Well, tonight's other storyline threw that into doubt. It was Desmond's stuff that worked a lot better from an emotional standpoint, starting with the reveal that Penny and Desmond had a child together. A child named Charlie, as we found out in the episode's most touching moment. However, Desmond has to risk all that to go back to that island he left so long ago: Great Britain. There he encountered Faraday's old lab (after being told there was no record of a Professor Faraday) and learned about a woman named Theresa Spencer. Theresa was Faraday's lover/test subject when something went very wrong and she was left in coma. So we now know that Faraday's time travel theories have been wrong before, with tragic results.

Equally shocking was the news that his research was underwritten by none Other than Charles Widmore. Desmond's decision to visit Widmore wasn't as ill-advised as it seemed; it turns out that all Charles cares about is that Desmond is keeping Penny safely off the radar. Much more ill-advised was Widmore's decision to tell Desmond what he wanted to know. Now the whole family is on the road (water?) to Los Angeles, the current whereabouts of a certain bug-eyed, revenge-hungry Other.

All in all, I'd say this was a good, but not great episode. The Desmond stuff was interesting and touching and I liked what happened on the island a lot. But the two elements didn't quite feel united, and the leaving the Jughead stuff literally dangling was unsatisfying (although I'm sure that it'll come back soon). It seems a little like Lost is still trying to find their way around this new structure and it lacked the visceral pop of "Because You Left" (which I think has been kind of underrated). However, given the number of shocking developments and nice twists contained in the episode, I won't let a little nit-picking get in the way of enjoying a great episode.

A-

Top 5 Lost Theories of the Week (In this space I'll partake in a little theorizing):

5. Okay, so I was watching Deus Ex Machina (the one where Locke and Boone go to the plane and Boone dies) and I was reminded of what Boone says in his dream: ""Theresa falls up the stairs, Theresa falls down the stairs" What if that Theresa, Boone's childhood nanny, is THE SAME THERESA!!! It doesn't really make sense to me, either.
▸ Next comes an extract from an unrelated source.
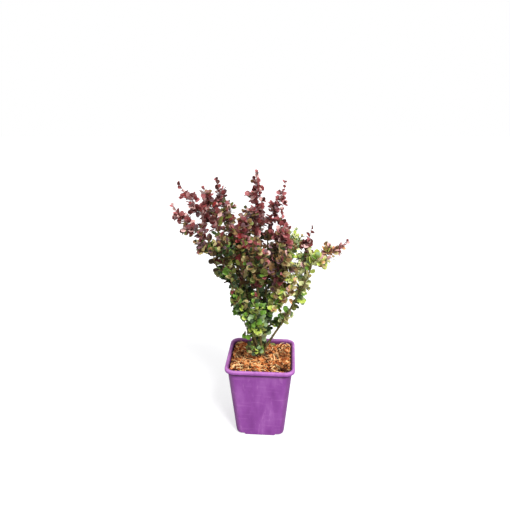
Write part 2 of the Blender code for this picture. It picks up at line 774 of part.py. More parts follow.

The best I can come up with is that she fell down the stairs because she happened to be climbing them when her consciousness got displaced from time.

4. So, if you watched the repeat of The Lie, you no doubt noticed what a waste of space those pop-up pieces of info are (for example, when Locke appeared for the first time, the pop-up said "this is John Locke." I am not kidding.) However, the very end did reveal something useful and previously unknown. It turns out that Mrs. Hawking's first name is Eloise. Is she the Ellie we met on the island tonight? And is she Faraday's mother and namesake of Eloise the Doomed Lab Rat (new band name!)? Its looking Michael's-on-the-freighter obvious, so let's hope they don't drag this out.

3. So can the future be changed? After all, we saw Desmond acting on what Faraday told him to do in the past. But, more than that, the weird ending to all the Jughead stuff seems to me to be setting up a switch. What if you can change the future? And what if Faraday just changed it in a very negative way?

2. Desmond and Penny named their child Charlie, which is sweet. But what if Charlie gets to the island, travels through time and grows up to be CHARLES WIDMORE?!?!? Yeah, I'm not buying it either, simply because it would be very very silly for Penny to be the mother of her father.

1. What became of Jughead? I imagine that will be a topic that returns later, but I found a very intriguing idea on the AV Club's comments thread. What if the Others take Faraday's advice, encase Jughead in concrete and bury it underground. And what if they buried it in the site that would come to be known as the Swan? Perhaps the bomb was interfering or somehow affecting the island's weird properties, thus causing what happened down at the Swan. I think this is a really solid theory.